## [WRITTEN REQUEST]
Give back the exact lines spanning from the line with "garment.add(mesh);" to the line with "obj.parent = None", with both of those lines included and no others.

## [DATA SHOWN]
<<<<

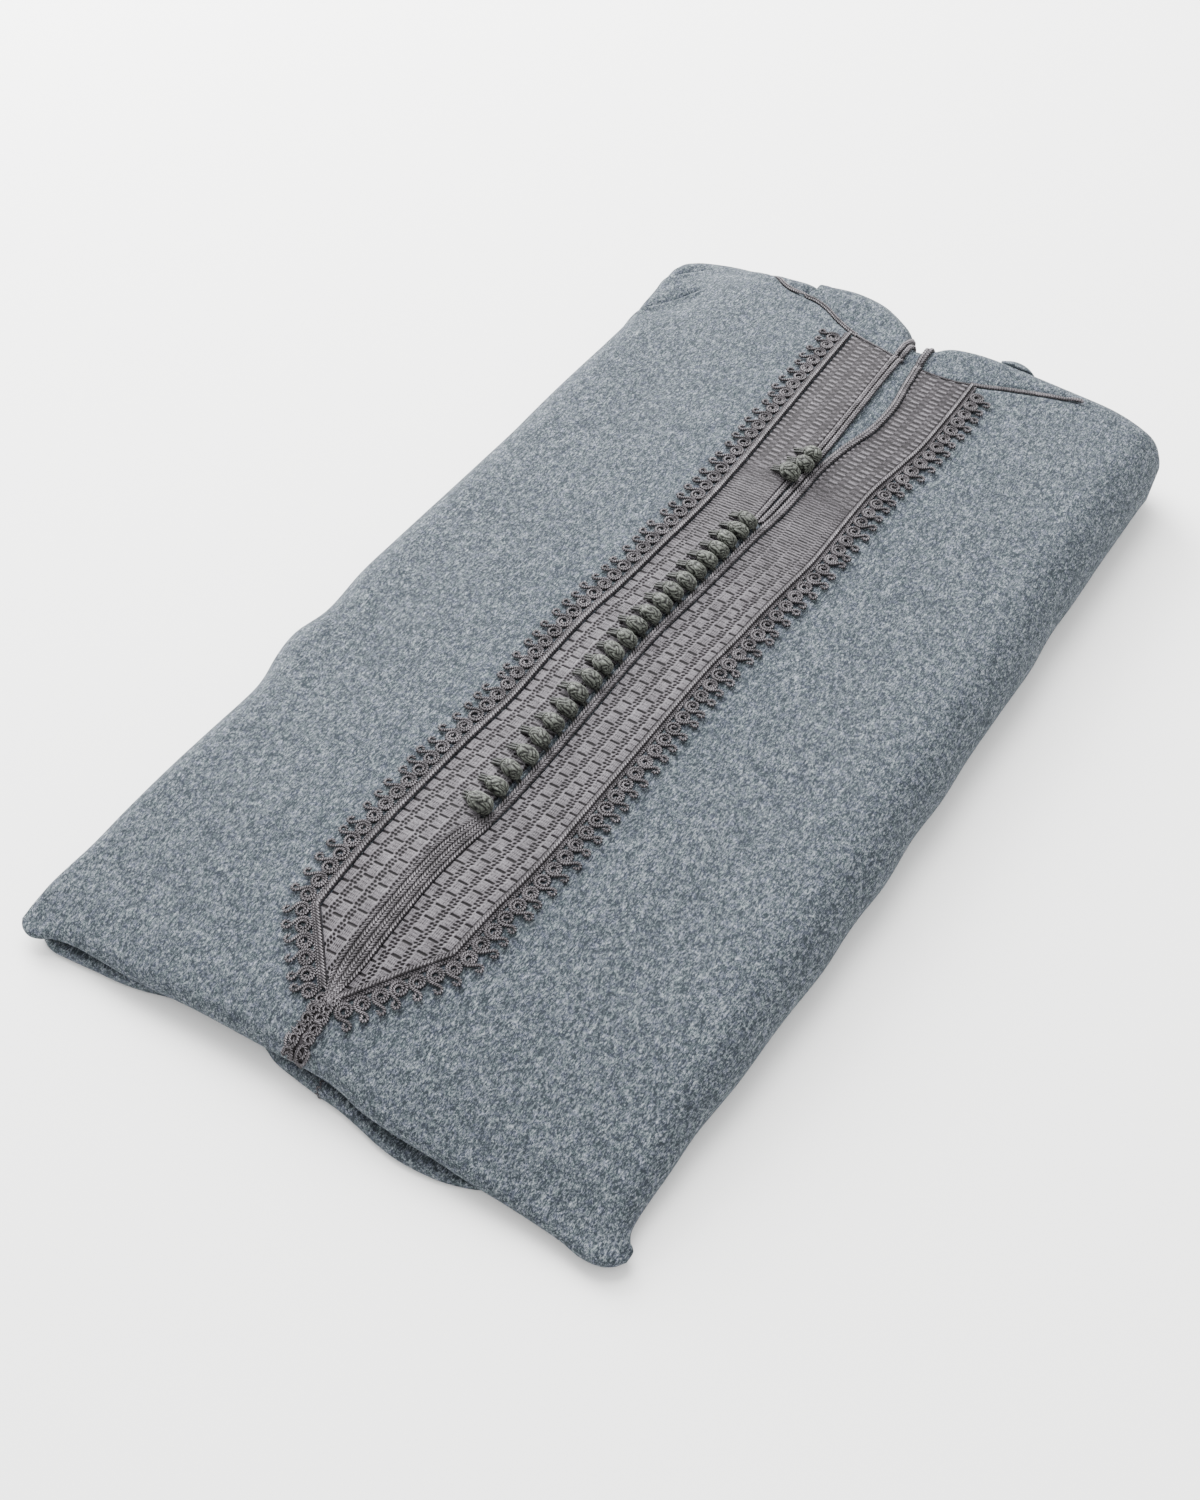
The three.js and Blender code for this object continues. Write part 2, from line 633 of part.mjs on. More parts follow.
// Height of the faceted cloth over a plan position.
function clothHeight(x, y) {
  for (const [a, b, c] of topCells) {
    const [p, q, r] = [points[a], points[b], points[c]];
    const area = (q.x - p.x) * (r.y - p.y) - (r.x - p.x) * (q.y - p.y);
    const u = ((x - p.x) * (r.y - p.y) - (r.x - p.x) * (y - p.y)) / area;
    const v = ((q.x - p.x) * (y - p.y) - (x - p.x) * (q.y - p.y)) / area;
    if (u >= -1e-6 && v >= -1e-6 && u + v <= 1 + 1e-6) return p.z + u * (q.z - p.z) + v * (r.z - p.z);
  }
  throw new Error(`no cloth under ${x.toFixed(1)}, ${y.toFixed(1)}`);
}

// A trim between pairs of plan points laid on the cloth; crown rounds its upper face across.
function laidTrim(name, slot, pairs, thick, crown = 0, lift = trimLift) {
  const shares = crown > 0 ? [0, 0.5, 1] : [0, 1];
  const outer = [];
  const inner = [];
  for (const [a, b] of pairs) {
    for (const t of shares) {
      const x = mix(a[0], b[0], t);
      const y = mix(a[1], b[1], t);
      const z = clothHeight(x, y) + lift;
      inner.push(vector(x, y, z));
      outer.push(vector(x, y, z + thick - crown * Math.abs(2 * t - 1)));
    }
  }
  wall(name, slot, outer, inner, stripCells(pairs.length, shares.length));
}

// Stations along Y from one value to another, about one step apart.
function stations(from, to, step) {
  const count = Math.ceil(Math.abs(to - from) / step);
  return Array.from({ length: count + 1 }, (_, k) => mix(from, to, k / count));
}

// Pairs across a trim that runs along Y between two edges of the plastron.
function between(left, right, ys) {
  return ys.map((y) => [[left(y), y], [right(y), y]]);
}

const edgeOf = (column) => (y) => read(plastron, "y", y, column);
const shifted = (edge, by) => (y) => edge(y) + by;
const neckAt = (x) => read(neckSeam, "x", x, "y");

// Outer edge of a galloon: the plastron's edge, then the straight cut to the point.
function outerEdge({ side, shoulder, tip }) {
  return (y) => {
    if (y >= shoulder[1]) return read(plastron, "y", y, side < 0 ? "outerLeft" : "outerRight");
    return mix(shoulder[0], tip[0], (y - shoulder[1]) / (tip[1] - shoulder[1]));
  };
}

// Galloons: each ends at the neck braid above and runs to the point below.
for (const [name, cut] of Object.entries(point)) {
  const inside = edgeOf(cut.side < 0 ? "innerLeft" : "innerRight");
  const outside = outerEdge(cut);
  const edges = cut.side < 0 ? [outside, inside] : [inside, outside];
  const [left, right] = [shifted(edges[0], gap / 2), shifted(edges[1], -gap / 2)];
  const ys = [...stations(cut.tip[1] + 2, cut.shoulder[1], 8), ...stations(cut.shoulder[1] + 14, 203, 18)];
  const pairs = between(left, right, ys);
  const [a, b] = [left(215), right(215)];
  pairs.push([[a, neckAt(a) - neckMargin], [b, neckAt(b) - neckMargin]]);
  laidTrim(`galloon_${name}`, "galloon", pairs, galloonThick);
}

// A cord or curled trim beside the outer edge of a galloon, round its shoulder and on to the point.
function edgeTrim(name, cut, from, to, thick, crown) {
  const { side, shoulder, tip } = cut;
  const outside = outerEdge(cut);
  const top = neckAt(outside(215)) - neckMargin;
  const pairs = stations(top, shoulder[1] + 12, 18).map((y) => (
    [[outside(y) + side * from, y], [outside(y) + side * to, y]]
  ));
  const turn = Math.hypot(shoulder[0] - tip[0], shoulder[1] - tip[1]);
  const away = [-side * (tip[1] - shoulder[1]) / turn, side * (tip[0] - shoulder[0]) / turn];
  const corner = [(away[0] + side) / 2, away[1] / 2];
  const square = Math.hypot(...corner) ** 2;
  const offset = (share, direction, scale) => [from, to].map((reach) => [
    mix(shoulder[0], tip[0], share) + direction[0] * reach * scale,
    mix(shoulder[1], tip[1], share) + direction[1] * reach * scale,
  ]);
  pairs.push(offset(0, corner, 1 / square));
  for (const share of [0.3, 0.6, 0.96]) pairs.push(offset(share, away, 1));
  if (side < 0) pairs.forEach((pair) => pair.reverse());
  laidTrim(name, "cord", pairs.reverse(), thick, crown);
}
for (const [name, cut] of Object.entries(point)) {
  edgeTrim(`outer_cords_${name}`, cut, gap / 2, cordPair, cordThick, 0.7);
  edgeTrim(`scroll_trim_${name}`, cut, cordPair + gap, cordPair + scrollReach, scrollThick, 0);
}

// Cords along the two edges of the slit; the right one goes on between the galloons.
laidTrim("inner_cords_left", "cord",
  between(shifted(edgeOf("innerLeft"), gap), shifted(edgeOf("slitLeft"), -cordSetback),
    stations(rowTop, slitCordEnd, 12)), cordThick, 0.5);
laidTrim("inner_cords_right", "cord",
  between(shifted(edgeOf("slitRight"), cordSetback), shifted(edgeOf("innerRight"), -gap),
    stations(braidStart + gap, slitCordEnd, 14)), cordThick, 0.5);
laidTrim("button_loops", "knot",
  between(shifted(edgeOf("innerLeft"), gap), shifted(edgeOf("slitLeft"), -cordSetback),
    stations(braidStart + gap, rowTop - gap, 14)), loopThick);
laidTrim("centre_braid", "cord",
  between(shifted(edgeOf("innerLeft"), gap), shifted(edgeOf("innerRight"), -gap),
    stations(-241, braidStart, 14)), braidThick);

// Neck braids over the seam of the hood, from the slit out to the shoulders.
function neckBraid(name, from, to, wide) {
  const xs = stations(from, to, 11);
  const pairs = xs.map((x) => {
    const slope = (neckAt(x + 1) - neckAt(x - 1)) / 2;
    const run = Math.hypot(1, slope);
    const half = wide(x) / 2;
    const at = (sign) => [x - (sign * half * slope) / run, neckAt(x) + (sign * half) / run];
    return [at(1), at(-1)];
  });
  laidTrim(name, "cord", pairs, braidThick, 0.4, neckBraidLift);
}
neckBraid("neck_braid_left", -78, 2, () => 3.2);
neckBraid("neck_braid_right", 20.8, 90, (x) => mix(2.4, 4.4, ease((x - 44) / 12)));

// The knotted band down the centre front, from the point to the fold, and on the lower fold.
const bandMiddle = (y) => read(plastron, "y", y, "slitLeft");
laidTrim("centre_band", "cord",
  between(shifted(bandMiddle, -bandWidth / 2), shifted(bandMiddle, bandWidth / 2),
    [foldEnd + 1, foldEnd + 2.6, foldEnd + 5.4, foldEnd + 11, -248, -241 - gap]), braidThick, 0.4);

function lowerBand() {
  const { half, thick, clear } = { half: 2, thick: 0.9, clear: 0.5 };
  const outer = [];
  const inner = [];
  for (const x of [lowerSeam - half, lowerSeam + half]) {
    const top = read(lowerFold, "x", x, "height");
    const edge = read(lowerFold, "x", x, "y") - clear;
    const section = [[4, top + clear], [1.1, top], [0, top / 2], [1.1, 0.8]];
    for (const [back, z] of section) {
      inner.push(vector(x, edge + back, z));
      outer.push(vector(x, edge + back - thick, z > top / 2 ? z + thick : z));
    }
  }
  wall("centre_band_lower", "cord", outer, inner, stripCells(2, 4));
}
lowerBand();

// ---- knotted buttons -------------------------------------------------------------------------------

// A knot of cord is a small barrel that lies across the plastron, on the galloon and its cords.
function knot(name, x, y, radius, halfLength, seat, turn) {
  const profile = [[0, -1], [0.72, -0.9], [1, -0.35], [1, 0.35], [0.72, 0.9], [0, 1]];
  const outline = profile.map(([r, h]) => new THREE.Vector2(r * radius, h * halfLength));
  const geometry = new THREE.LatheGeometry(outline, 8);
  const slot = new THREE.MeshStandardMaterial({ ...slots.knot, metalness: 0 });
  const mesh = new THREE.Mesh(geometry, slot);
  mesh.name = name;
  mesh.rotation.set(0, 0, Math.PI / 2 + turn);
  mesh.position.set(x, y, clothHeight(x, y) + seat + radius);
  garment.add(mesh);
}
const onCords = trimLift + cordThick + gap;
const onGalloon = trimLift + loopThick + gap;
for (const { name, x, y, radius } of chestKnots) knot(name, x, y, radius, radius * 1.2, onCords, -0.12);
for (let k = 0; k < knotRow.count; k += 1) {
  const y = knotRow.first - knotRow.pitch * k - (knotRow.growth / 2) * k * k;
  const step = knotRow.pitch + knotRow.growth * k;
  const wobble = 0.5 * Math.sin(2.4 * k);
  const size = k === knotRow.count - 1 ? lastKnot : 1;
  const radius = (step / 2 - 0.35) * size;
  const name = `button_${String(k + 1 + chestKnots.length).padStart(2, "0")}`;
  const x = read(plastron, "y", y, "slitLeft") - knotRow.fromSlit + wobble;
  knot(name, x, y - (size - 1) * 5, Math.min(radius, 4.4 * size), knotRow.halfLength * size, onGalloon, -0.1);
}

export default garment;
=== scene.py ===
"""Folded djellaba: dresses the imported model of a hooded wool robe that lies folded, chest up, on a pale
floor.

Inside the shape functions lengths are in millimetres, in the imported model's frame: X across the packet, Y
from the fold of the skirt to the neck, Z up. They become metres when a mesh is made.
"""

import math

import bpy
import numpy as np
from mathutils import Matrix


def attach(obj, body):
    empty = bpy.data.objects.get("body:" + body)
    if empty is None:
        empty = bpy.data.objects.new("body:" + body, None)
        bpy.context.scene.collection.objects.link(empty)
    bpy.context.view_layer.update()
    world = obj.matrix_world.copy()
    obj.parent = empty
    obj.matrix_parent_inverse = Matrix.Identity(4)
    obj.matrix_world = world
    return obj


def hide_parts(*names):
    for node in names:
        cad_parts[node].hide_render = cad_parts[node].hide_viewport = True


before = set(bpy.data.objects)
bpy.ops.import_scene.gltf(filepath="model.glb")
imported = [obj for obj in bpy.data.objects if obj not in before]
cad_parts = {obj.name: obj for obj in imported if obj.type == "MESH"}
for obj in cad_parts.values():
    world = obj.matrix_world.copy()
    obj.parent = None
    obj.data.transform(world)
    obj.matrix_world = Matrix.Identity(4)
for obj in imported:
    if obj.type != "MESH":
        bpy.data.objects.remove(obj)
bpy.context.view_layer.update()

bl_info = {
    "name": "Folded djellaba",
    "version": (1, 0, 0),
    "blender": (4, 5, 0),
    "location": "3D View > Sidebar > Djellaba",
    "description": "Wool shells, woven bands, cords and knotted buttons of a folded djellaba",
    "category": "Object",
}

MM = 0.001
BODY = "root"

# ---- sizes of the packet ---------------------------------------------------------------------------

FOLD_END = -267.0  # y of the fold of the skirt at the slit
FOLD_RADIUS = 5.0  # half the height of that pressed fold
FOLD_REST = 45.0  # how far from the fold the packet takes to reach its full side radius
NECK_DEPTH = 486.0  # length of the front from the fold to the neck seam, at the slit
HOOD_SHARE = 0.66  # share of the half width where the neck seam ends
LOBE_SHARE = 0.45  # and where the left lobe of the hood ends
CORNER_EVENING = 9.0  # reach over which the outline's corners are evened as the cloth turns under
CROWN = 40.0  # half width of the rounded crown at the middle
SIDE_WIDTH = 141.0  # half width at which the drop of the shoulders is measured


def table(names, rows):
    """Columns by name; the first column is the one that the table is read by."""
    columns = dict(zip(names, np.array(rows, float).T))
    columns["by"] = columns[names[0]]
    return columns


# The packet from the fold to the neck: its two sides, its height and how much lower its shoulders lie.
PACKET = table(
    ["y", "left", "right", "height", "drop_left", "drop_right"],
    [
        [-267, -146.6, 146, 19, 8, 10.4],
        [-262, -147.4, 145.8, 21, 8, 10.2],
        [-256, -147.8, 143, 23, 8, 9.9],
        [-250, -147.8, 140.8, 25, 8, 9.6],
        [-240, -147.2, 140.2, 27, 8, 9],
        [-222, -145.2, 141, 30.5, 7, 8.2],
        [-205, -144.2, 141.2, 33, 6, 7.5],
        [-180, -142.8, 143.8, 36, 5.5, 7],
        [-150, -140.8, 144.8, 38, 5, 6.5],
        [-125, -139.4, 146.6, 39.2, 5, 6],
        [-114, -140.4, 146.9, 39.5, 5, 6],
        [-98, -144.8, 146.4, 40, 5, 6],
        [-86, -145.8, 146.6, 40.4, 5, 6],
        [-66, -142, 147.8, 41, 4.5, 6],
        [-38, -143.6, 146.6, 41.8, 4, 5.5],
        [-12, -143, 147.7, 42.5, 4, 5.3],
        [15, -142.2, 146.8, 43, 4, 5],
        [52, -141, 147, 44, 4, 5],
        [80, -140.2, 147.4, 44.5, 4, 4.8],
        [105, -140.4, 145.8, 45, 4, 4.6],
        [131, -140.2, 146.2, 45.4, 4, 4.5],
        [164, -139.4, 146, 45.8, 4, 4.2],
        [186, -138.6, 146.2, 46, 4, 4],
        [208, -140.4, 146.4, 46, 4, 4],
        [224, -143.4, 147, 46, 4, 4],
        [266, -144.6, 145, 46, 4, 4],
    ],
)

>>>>

## [OUTPUT FOR THIS TASK]
  garment.add(mesh);
}
const onCords = trimLift + cordThick + gap;
const onGalloon = trimLift + loopThick + gap;
for (const { name, x, y, radius } of chestKnots) knot(name, x, y, radius, radius * 1.2, onCords, -0.12);
for (let k = 0; k < knotRow.count; k += 1) {
  const y = knotRow.first - knotRow.pitch * k - (knotRow.growth / 2) * k * k;
  const step = knotRow.pitch + knotRow.growth * k;
  const wobble = 0.5 * Math.sin(2.4 * k);
  const size = k === knotRow.count - 1 ? lastKnot : 1;
  const radius = (step / 2 - 0.35) * size;
  const name = `button_${String(k + 1 + chestKnots.length).padStart(2, "0")}`;
  const x = read(plastron, "y", y, "slitLeft") - knotRow.fromSlit + wobble;
  knot(name, x, y - (size - 1) * 5, Math.min(radius, 4.4 * size), knotRow.halfLength * size, onGalloon, -0.1);
}

export default garment;
=== scene.py ===
"""Folded djellaba: dresses the imported model of a hooded wool robe that lies folded, chest up, on a pale
floor.

Inside the shape functions lengths are in millimetres, in the imported model's frame: X across the packet, Y
from the fold of the skirt to the neck, Z up. They become metres when a mesh is made.
"""

import math

import bpy
import numpy as np
from mathutils import Matrix


def attach(obj, body):
    empty = bpy.data.objects.get("body:" + body)
    if empty is None:
        empty = bpy.data.objects.new("body:" + body, None)
        bpy.context.scene.collection.objects.link(empty)
    bpy.context.view_layer.update()
    world = obj.matrix_world.copy()
    obj.parent = empty
    obj.matrix_parent_inverse = Matrix.Identity(4)
    obj.matrix_world = world
    return obj


def hide_parts(*names):
    for node in names:
        cad_parts[node].hide_render = cad_parts[node].hide_viewport = True


before = set(bpy.data.objects)
bpy.ops.import_scene.gltf(filepath="model.glb")
imported = [obj for obj in bpy.data.objects if obj not in before]
cad_parts = {obj.name: obj for obj in imported if obj.type == "MESH"}
for obj in cad_parts.values():
    world = obj.matrix_world.copy()
    obj.parent = None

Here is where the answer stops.